Modeling code records

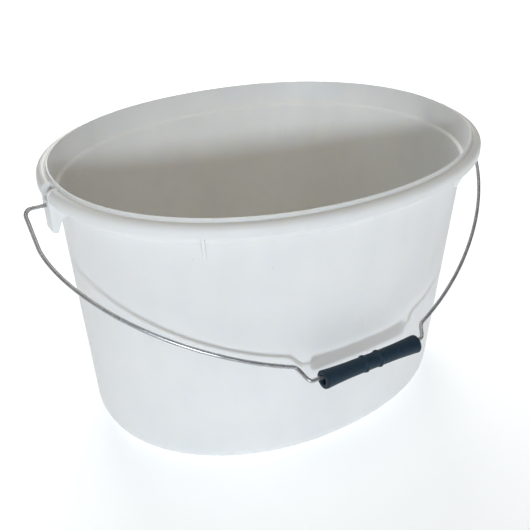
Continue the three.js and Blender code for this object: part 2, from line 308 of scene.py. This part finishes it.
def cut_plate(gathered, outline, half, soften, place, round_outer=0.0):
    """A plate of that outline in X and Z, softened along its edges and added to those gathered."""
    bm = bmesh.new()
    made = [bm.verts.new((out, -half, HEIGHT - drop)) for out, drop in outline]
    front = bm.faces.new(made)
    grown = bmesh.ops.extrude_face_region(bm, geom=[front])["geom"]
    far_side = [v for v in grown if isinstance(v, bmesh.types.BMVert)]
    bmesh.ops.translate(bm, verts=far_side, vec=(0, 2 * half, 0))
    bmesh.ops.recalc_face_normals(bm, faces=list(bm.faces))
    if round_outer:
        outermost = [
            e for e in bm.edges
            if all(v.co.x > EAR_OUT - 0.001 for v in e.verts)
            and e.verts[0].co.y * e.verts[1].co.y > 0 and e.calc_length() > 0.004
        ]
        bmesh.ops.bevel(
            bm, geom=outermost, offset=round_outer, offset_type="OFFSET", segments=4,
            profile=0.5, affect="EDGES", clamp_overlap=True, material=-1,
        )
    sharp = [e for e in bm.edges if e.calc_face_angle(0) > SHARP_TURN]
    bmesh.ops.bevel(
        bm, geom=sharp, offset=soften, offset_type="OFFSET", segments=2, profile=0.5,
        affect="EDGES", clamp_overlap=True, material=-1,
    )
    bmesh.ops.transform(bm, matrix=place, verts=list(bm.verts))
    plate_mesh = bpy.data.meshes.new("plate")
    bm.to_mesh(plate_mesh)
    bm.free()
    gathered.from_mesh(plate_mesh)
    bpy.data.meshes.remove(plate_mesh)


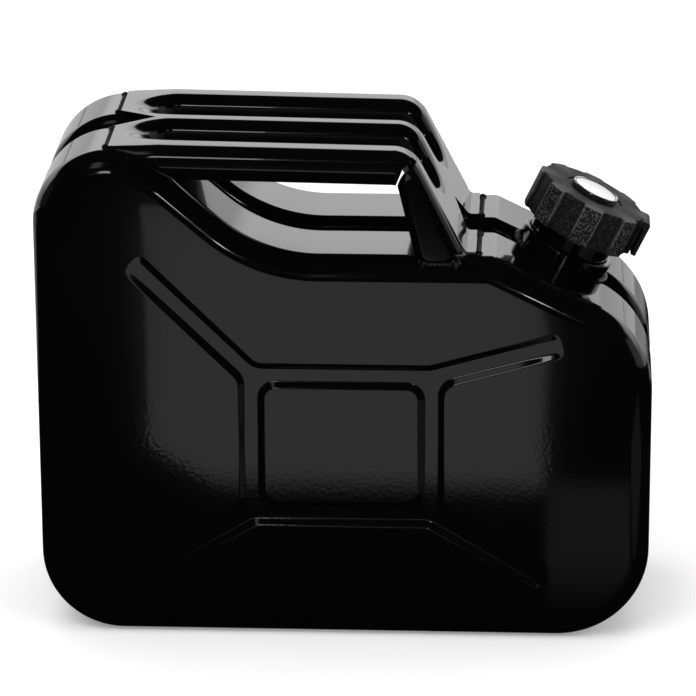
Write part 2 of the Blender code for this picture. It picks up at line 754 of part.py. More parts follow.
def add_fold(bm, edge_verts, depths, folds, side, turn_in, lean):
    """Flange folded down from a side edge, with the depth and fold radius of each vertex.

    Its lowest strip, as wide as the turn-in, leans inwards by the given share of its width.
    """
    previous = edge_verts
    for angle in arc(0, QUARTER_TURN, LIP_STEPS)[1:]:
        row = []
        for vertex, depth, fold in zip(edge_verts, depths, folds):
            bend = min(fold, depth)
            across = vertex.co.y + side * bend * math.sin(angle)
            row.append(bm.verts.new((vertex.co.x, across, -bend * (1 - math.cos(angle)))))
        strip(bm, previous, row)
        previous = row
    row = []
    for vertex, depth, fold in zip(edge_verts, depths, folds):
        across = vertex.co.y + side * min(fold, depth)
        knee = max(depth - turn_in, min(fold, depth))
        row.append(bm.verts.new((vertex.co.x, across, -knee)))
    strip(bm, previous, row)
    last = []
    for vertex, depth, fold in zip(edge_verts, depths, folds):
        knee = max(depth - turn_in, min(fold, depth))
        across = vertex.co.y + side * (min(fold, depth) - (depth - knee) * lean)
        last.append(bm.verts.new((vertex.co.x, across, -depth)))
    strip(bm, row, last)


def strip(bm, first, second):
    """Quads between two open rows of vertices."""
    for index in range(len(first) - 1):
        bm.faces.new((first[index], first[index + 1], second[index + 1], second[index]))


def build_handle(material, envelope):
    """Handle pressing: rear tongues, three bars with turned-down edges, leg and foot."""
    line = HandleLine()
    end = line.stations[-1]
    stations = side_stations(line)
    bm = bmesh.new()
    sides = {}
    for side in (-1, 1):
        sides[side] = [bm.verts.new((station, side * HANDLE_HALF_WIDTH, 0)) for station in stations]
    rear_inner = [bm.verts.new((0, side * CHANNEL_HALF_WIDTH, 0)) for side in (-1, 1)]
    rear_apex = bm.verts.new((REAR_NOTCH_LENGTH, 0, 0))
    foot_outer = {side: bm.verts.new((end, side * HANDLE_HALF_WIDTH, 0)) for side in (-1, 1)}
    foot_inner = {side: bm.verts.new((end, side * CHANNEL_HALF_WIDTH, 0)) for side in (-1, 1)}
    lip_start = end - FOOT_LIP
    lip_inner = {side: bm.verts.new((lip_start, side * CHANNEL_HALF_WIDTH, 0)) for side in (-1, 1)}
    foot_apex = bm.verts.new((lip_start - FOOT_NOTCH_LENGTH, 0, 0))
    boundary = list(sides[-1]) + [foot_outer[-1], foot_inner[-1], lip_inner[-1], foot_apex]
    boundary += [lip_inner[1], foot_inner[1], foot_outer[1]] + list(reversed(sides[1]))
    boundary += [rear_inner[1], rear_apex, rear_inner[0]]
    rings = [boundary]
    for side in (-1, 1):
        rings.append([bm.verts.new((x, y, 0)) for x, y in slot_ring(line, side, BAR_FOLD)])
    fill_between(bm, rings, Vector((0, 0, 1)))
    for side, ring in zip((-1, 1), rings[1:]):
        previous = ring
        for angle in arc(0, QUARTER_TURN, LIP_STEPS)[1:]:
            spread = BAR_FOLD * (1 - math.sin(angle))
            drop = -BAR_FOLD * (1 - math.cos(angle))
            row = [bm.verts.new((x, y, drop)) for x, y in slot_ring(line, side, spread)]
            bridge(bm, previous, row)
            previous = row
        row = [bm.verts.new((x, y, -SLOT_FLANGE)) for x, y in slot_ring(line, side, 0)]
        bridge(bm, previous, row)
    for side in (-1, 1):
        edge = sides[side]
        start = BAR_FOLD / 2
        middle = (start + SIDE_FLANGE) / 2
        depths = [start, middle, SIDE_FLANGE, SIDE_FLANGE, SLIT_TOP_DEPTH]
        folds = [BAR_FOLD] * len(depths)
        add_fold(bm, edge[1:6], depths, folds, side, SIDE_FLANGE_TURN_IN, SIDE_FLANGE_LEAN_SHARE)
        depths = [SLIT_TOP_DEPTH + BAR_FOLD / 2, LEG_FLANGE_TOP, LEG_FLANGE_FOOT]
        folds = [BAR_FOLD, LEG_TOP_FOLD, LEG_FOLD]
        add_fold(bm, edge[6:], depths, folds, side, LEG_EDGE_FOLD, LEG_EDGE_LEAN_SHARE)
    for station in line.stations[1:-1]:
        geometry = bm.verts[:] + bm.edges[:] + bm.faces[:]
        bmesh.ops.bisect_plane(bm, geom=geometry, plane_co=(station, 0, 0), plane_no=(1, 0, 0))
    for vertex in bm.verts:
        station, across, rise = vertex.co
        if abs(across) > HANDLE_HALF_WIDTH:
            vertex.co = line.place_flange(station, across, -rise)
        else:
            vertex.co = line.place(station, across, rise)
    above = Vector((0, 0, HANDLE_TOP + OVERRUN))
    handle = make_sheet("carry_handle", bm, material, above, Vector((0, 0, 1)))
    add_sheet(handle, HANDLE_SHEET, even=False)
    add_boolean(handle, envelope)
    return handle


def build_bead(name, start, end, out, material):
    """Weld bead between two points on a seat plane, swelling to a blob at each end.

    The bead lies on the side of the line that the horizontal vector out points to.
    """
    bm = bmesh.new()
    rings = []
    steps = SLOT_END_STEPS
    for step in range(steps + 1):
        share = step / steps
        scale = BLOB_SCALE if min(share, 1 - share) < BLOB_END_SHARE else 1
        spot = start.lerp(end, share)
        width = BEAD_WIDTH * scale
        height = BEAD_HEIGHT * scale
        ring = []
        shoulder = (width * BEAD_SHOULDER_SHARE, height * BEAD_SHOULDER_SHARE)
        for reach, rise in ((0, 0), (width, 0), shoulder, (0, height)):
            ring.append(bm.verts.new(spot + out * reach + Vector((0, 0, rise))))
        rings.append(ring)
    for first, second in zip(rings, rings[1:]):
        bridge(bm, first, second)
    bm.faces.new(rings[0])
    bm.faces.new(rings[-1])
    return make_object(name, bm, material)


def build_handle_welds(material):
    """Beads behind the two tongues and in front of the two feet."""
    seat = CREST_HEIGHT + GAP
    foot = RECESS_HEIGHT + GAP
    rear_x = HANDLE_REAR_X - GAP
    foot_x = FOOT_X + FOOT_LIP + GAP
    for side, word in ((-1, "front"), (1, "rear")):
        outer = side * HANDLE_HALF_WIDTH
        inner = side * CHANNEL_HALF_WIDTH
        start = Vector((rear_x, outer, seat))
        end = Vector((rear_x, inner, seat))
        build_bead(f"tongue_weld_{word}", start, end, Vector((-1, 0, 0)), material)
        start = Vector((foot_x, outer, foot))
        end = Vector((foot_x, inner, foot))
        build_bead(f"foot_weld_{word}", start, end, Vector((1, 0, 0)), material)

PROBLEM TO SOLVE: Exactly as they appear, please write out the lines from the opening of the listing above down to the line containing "of each vertex.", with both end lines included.

EXERCISE ANSWER:
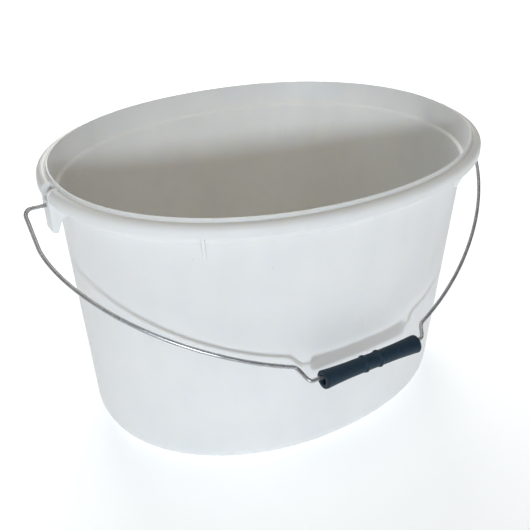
Continue the three.js and Blender code for this object: part 2, from line 308 of scene.py. This part finishes it.
def cut_plate(gathered, outline, half, soften, place, round_outer=0.0):
    """A plate of that outline in X and Z, softened along its edges and added to those gathered."""
    bm = bmesh.new()
    made = [bm.verts.new((out, -half, HEIGHT - drop)) for out, drop in outline]
    front = bm.faces.new(made)
    grown = bmesh.ops.extrude_face_region(bm, geom=[front])["geom"]
    far_side = [v for v in grown if isinstance(v, bmesh.types.BMVert)]
    bmesh.ops.translate(bm, verts=far_side, vec=(0, 2 * half, 0))
    bmesh.ops.recalc_face_normals(bm, faces=list(bm.faces))
    if round_outer:
        outermost = [
            e for e in bm.edges
            if all(v.co.x > EAR_OUT - 0.001 for v in e.verts)
            and e.verts[0].co.y * e.verts[1].co.y > 0 and e.calc_length() > 0.004
        ]
        bmesh.ops.bevel(
            bm, geom=outermost, offset=round_outer, offset_type="OFFSET", segments=4,
            profile=0.5, affect="EDGES", clamp_overlap=True, material=-1,
        )
    sharp = [e for e in bm.edges if e.calc_face_angle(0) > SHARP_TURN]
    bmesh.ops.bevel(
        bm, geom=sharp, offset=soften, offset_type="OFFSET", segments=2, profile=0.5,
        affect="EDGES", clamp_overlap=True, material=-1,
    )
    bmesh.ops.transform(bm, matrix=place, verts=list(bm.verts))
    plate_mesh = bpy.data.meshes.new("plate")
    bm.to_mesh(plate_mesh)
    bm.free()
    gathered.from_mesh(plate_mesh)
    bpy.data.meshes.remove(plate_mesh)


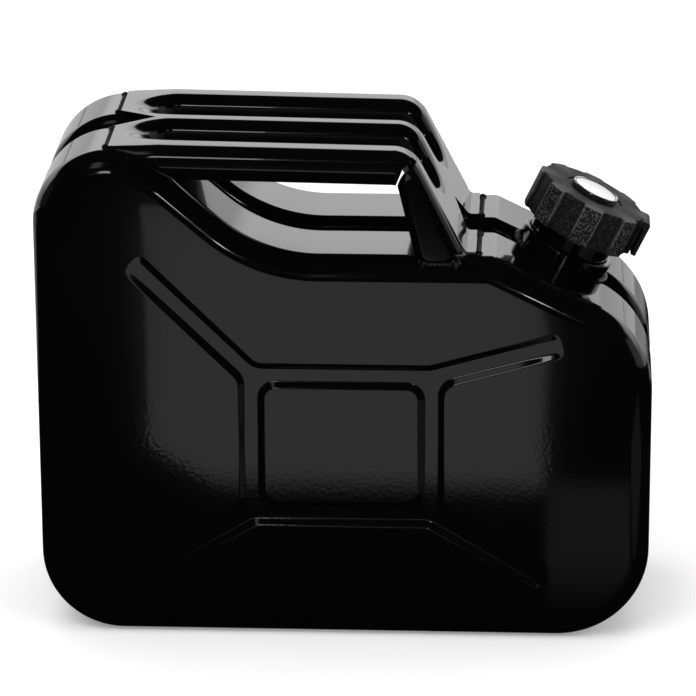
Write part 2 of the Blender code for this picture. It picks up at line 754 of part.py. More parts follow.
def add_fold(bm, edge_verts, depths, folds, side, turn_in, lean):
    """Flange folded down from a side edge, with the depth and fold radius of each vertex.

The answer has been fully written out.